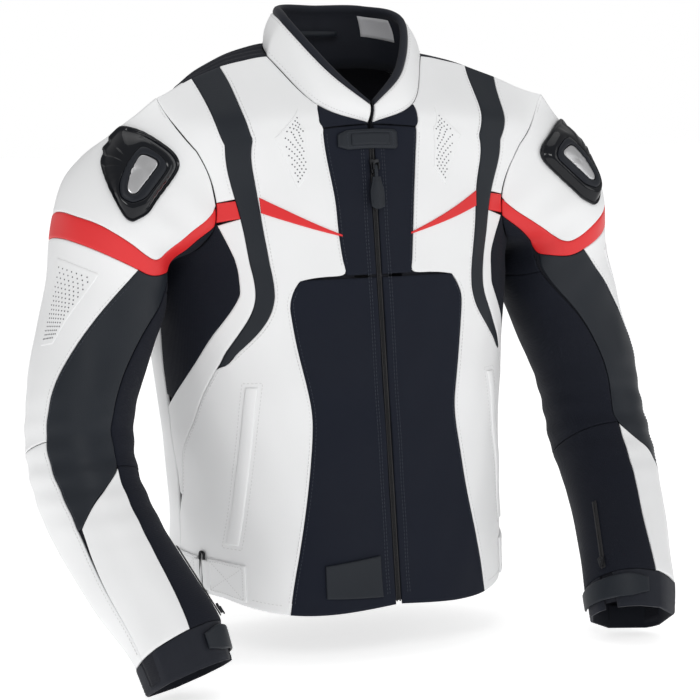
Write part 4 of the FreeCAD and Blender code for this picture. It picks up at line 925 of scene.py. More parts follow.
# ---- air vents
def dots(form, area, across, along_count, size, height):
    """Perforations in staggered rows over an area, drawn as grey discs on the surface; their grey is painted shade
    inside the holes.
    """
    centres = []
    for j in range(along_count):
        for i in range(across):
            a = (i + 0.5 + 0.5 * (j % 2)) / (across + 0.5)
            b = (j + 0.5) / along_count
            centres.append((a, b))
    a, b = np.array(centres).T
    p, q = area(a, b)
    here = raised(form, p, q, np.full(len(p), height))
    n = normal(form, p, q)
    east = unit(np.cross(V(0, 0, 1), n))
    north = np.cross(n, east)
    turns = np.linspace(0, 2 * np.pi, 8, endpoint=False)
    rim = [here + east * (size * math.cos(t)) + north * (size * math.sin(t)) + n * 0.12 for t in turns]
    low = [r - n * 0.3 for r in rim]
    points = np.stack(rim + low, 1).reshape(-1, 3)
    faces = []
    for k in range(len(here)):
        s = 16 * k
        faces.append(tuple(s + i for i in range(8)))
        faces.append(tuple(s + 8 + i for i in range(7, -1, -1)))
        faces += [(s + i, s + 8 + i, s + 8 + (i + 1) % 8, s + (i + 1) % 8) for i in range(8)]
    return points, faces


CHEST_VENT_INNER = [(0.106, 0.911), (0.23, 0.855), (0.248, 0.813), (0.234, 0.766)]
CHEST_VENT_OUTER = [(0.392, 0.835), (0.36, 0.802), (0.32, 0.765), (0.284, 0.731)]
VENT_TOP = 0.9
SLEEVE_VENT = ((0.262, 6), (0.272, 55), (0.402, 24), (0.408, 8))


def inset(corners, share):
    middle = np.mean(np.array(corners), 0)
    return [tuple(mix(np.array(c), middle, share)) for c in corners]


def build_vents():
    area = strip(knots(*CHEST_VENT_INNER), knots(*CHEST_VENT_OUTER))
    add("chest_vents", both(patch(front, area, -0.2, VENT_TOP, 10, 24, depth=0.8)), "white_leather")
    # the holes are grey discs on the patch: painted shade, not openings
    holes = dots(front, lambda a, b: area(mix(0.1, 0.9, a), mix(0.04, 0.96, b)), 5, 12, 0.9, VENT_TOP)
    add("chest_vent_holes", both(holes), "hole_shade")
    for side, turned in (("left", False), ("right", True)):
        part = patch(sleeve, four_corners(*SLEEVE_VENT), -0.2, VENT_TOP, 10, 20, depth=0.8)
        add("sleeve_vent_" + side, part, "white_leather", "upper_arm_" + side, mirror=turned)
        holes = dots(sleeve, four_corners(*inset(SLEEVE_VENT, 0.12)), 7, 17, 0.9, VENT_TOP)
        add("sleeve_vent_holes_" + side, holes, "hole_shade", "upper_arm_" + side, mirror=turned)


# ---- front zip
ZIP_UP = unit(PIT - V(0, HEM_FRONT_Y, 0))
ZIP_OUT = V(0, -ZIP_UP[2], ZIP_UP[1])
ZIP_START = V(0, HEM_FRONT_Y, 0)
SLIDER_AT = FRONT_LENGTH - 44


def on_zip(x, up, out):
    """Point in the zip's own directions, in mm."""
    return ZIP_START + V(1, 0, 0) * x + ZIP_UP * up + ZIP_OUT * out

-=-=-

Repeat the material word for word from its opening line up to and including the line containing "return [tuple(mix(np.array(c), middle, share))".

= COMPLETE OUTPUT =
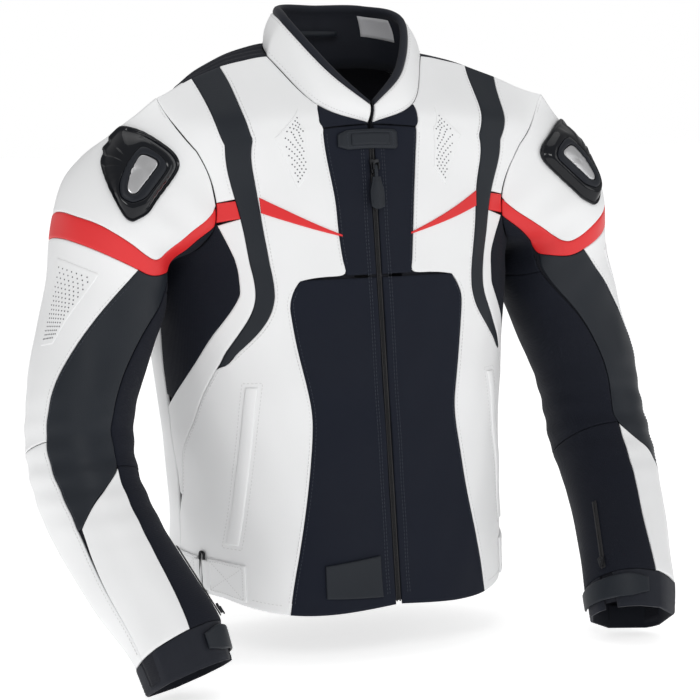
Write part 4 of the FreeCAD and Blender code for this picture. It picks up at line 925 of scene.py. More parts follow.
# ---- air vents
def dots(form, area, across, along_count, size, height):
    """Perforations in staggered rows over an area, drawn as grey discs on the surface; their grey is painted shade
    inside the holes.
    """
    centres = []
    for j in range(along_count):
        for i in range(across):
            a = (i + 0.5 + 0.5 * (j % 2)) / (across + 0.5)
            b = (j + 0.5) / along_count
            centres.append((a, b))
    a, b = np.array(centres).T
    p, q = area(a, b)
    here = raised(form, p, q, np.full(len(p), height))
    n = normal(form, p, q)
    east = unit(np.cross(V(0, 0, 1), n))
    north = np.cross(n, east)
    turns = np.linspace(0, 2 * np.pi, 8, endpoint=False)
    rim = [here + east * (size * math.cos(t)) + north * (size * math.sin(t)) + n * 0.12 for t in turns]
    low = [r - n * 0.3 for r in rim]
    points = np.stack(rim + low, 1).reshape(-1, 3)
    faces = []
    for k in range(len(here)):
        s = 16 * k
        faces.append(tuple(s + i for i in range(8)))
        faces.append(tuple(s + 8 + i for i in range(7, -1, -1)))
        faces += [(s + i, s + 8 + i, s + 8 + (i + 1) % 8, s + (i + 1) % 8) for i in range(8)]
    return points, faces


CHEST_VENT_INNER = [(0.106, 0.911), (0.23, 0.855), (0.248, 0.813), (0.234, 0.766)]
CHEST_VENT_OUTER = [(0.392, 0.835), (0.36, 0.802), (0.32, 0.765), (0.284, 0.731)]
VENT_TOP = 0.9
SLEEVE_VENT = ((0.262, 6), (0.272, 55), (0.402, 24), (0.408, 8))


def inset(corners, share):
    middle = np.mean(np.array(corners), 0)
    return [tuple(mix(np.array(c), middle, share)) for c in corners]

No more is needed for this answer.